Software for work generation¶
Although the node can be configured to generate work directly, there are plans to separate work generation from the node into its own application and process. To help prepare for this future architecturs the preferred setup today is to use the Nano Work Server for work generation.
Number of work peers¶
To provide a more robust and redundant work generation setup, multiple work peers can be used. Any node configured with multiple peers will make requests serially from the list of work peers until a successful response is received.
Disable local CPU work generation
Since using the same CPU resources the node relies on for work generation can cause performance issues, local CPU work generation should be turned off by setting node.work_threads = 0 when using work peers.
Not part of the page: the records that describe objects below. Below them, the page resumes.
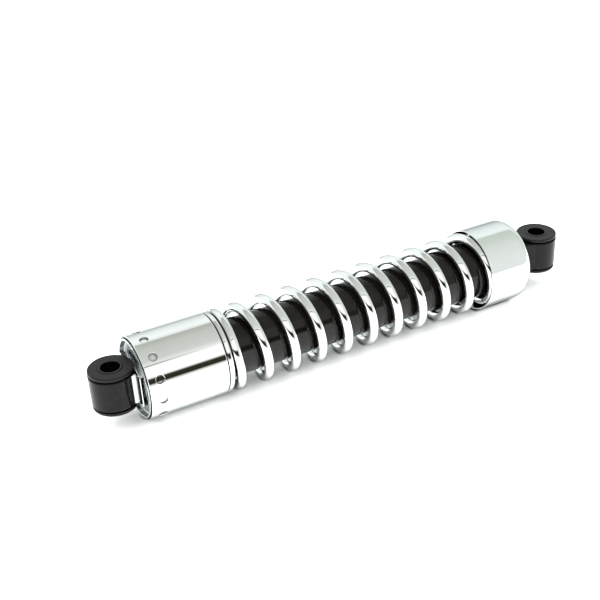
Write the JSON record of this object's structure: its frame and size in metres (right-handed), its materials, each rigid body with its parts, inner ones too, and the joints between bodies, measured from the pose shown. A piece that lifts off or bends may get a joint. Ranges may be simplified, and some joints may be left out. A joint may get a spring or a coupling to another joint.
{
  "type": "rear shock absorber",
  "caption": "Coil-over rear shock absorber with rubber-bushed eyes, chrome covers and spring, black damper tube and a twist preload adjuster.",
  "frame": {"origin": "middle of the lower eye's bore, on the damper's centre line", "axes": "+X along the damper from the lower eye to the upper eye; +Z along the two eye bores; +Y completes the right-handed frame"},
  "size_m": [0.4078, 0.0664, 0.0664],
  "materials": {
    "eye_black": "gloss black enamel on steel",
    "bush_rubber": "satin moulded rubber",
    "sleeve_steel": "dark phosphated steel sleeve",
    "zinc_plate": "bright blue-white zinc plate",
    "gloss_black_tube": "gloss black enamel",
    "chrome": "mirror chrome plate",
    "ground_steel": "ground steel",
    "guide_aluminium": "machined aluminium",
    "bearing_bronze": "sintered bronze",
    "seal_rubber": "black nitrile and urethane",
    "piston_band": "filled PTFE"
  },
  "bodies": {
    "damper_body": {"lower_eye_ring": "eye_black", "lower_rubber_bush": "bush_rubber", "lower_eye_neck": "zinc_plate", "end_dish": "zinc_plate", "tube_bottom_cap": "zinc_plate", "damper_tube": "gloss_black_tube", "pressure_tube": "ground_steel", "base_valve": "guide_aluminium", "rod_guide": "guide_aluminium", "guide_bush": "bearing_bronze", "guide_seal_ring": "seal_rubber", "rod_seal": "seal_rubber", "gland_nut": "ground_steel", "collar_key": "ground_steel"},
    "lower_sleeve": {"lower_bush_sleeve": "sleeve_steel"},
    "preload_adjuster": {"adjuster_sleeve": "chrome", "preload_cam": "chrome"},
    "spring_seat": {"spring_collar": "chrome", "cam_followers": "ground_steel", "coil_spring": "chrome"},
    "piston_ring": {"piston_band": "piston_band"},
    "rod_assembly": {"piston_rod": "ground_steel", "piston": "guide_aluminium", "valve_shims": "ground_steel", "piston_nut": "ground_steel", "top_out_bumper": "seal_rubber", "bump_washer": "zinc_plate", "bump_stop": "seal_rubber", "dust_tube": "gloss_black_tube", "upper_spring_seat": "zinc_plate", "upper_cover": "chrome", "lock_nut": "zinc_plate", "upper_eye_neck": "zinc_plate", "upper_eye_ring": "eye_black", "upper_rubber_bush": "bush_rubber"},
    "upper_sleeve": {"upper_bush_sleeve": "sleeve_steel"}
  },
  "joints": [
    {"name": "rod_stroke", "type": "slide", "parent": "damper_body", "child": "piston_ring", "axis": [-1, 0, 0], "range_m": [0, 0.064], "stiffness_N_per_m": 22000, "springref_m": -0.012, "deforming": ["coil_spring", "bump_stop"]},
    {"name": "rod_swivel", "type": "hinge", "parent": "piston_ring", "child": "rod_assembly", "pos_m": [0.2, 0, 0], "axis": [1, 0, 0], "continuous": true},
    {"name": "preload_turn", "type": "hinge", "parent": "damper_body", "child": "preload_adjuster", "pos_m": [0.0166, 0, 0], "axis": [-1, 0, 0], "range_deg": [0, 150]},
    {"name": "spring_seat_lift", "type": "slide", "parent": "damper_body", "child": "spring_seat", "axis": [1, 0, 0], "range_m": [0, 0.00801]},
    {"name": "lower_bush_twist", "type": "hinge", "parent": "damper_body", "child": "lower_sleeve", "pos_m": [0, 0, 0], "axis": [0, 0, 1], "range_deg": [-15, 15], "stiffness_Nm_per_rad": 12},
    {"name": "upper_bush_twist", "type": "hinge", "parent": "rod_assembly", "child": "upper_sleeve", "pos_m": [0.37465, 0, 0], "axis": [0, 0, 1], "range_deg": [-15, 15], "stiffness_Nm_per_rad": 12}
  ],
  "couplings": [
    {"joint": "spring_seat_lift", "follows": "preload_turn", "m_per_rad": 0.0030558}
  ]
}
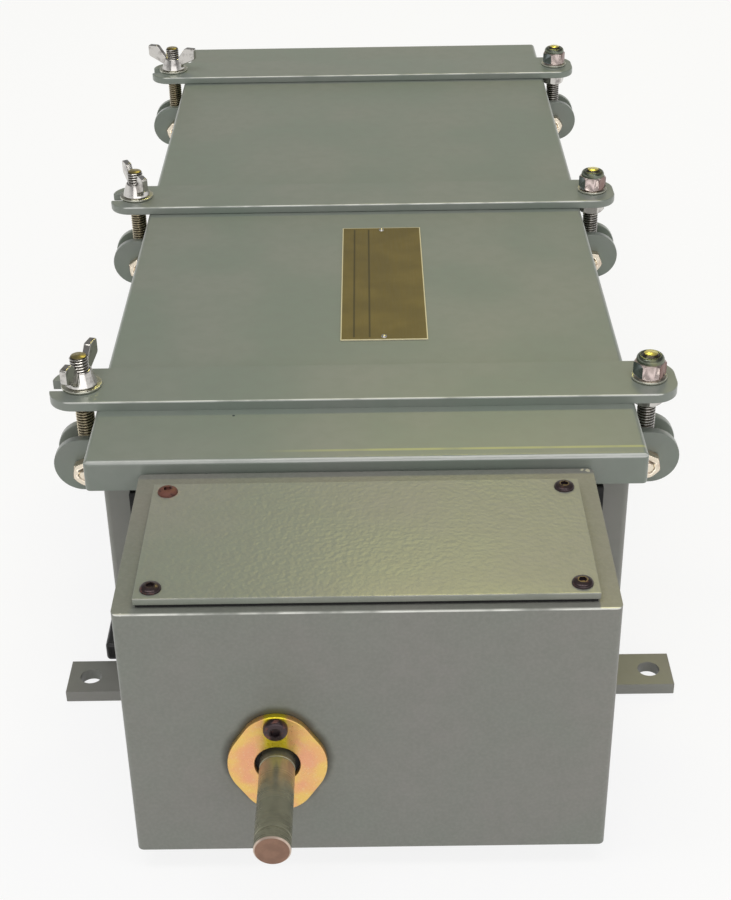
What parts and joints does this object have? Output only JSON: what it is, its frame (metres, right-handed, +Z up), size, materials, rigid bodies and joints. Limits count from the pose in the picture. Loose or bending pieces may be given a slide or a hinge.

Recommended configurations¶
Below are common, recommended configurations for planning work generation needs. Based on the considerations outlined above, the following general rules apply when planning resources:
- GPU-based work generation is recommended wherever reasonable
- Running the Nano Work Server is preferred, regardless of machine or CPU/GPU decisions
- CPU-based work generation on the same machine the node is running is not recommended
Heavy RPC, regular work generation¶
Services with heavy RPC calls and work generation can benefit from ensuring dedicated resources exist for each process separately. To maximize performance a separate machine running the Nano Work Server with a GPU attached is recommended:
- Setup a machine separate from the node with GPU attached
- Install the Nano Work Server
- Setup a service to start and monitor the work server process using the GPU option --gpu <PLATFORM:DEVICE>and runnano-work-server --helpfor additional options and details
- Configure the machine running the node to allow traffic over TCP from the work generation machine's IP address
- Add the work machine IP address as a work peer in the node's config-node.tomlfile
CPU for lower generation levels
For services with heavier RPC usage but less work generation needs excluding the GPU in the above example and relying on the CPU resources of the separate machine is also an option. This can be done by setting node.work_threads to the appropriate thread count for your needs.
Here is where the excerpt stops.